What do you do AFTER you get out of the pool?

A week ago, my wife Shari and I went to Glenwood Springs Hot Springs. The Springs has been a family favorite for almost 20 years. Our family has spent many a weekend lounging in the pool and going down the slides. Although it seemed strange going with just the two of us, nonetheless, it was an amazing experience as it always is.iyengar

I love to play the role of an observer of people and their behaviors, especially when I venture outside of the Boulder Bubble. What I noticed at the Hot Springs was that many people seemed VERY unhealthy. I noticed many people having difficulty walking, many with skin problems, and many just not aging well. I saw people in their 50’s and 60’s look like they were in their 70’s and 80’s. I know the lure of the Hot Springs is therapeutic nature of the water. As I watched many seemingly unhealthy people make their way gingerly into the water, I felt good that they were taking a healthier step for themselves.
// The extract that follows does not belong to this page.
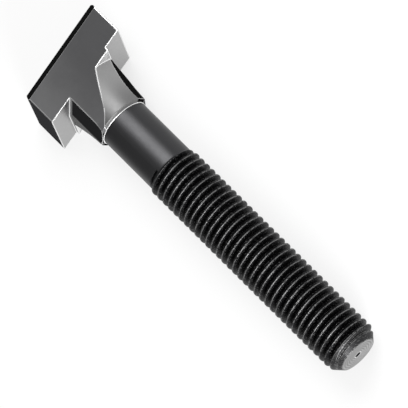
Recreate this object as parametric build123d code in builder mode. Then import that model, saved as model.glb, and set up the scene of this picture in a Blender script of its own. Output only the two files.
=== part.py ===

Upon further reflection, I thought, “what happens AFTER they get out of the pool?”

What lifestyle do they go back to?

What is their diet like?

What type of exercise is a staple in their life or they practice a sedentary lifestyle?

How focused are they on their mental approach to life?

What model of healthcare do they practice?

Is it a symptoms based approach or do they view health in  relation to how their body functions?

Is this as good as it gets, or do they participate in a more proactive lifestyle?

How about you? What do YOU do when you get out of the pool?

What are the cornerstones of your health regimen?

Is your health defined by how you feel, or by how you function?

Is your healthcare balanced by proper nutrition, exercise, adequate rest, a positive mental attitude, and chiropractic care to allow your Nervous System to allow you to be the best you can be? So much of the research I have done shows there is a high correlation between the successful steps you take to optimize your health in your 30’s and 40’s, and how your health is in your 60’s and 70’s. Once you get there, there is no turning back the hands of time.

In an interview in the Iyengar Yoga Journal before he passed, yoga icon and then 92 year old BKS Iyengar speaks about the hands of time: “You may have no problems at all up to the age of fifty or sixty. After that, the real problem arises when the tissues of the body do not bear the load. What I practise now is more difficult than what I did when I was young or struggled to learn. Though today, I don’t consider those practices as very hard although I practised ten hours a day then. Today, it is a big fight between the body and the mind. The body says, “I can’t do it.” The mind says, “Do not force me.”1

My advice is to take the proper steps towards investing in your healthy future while there is still time!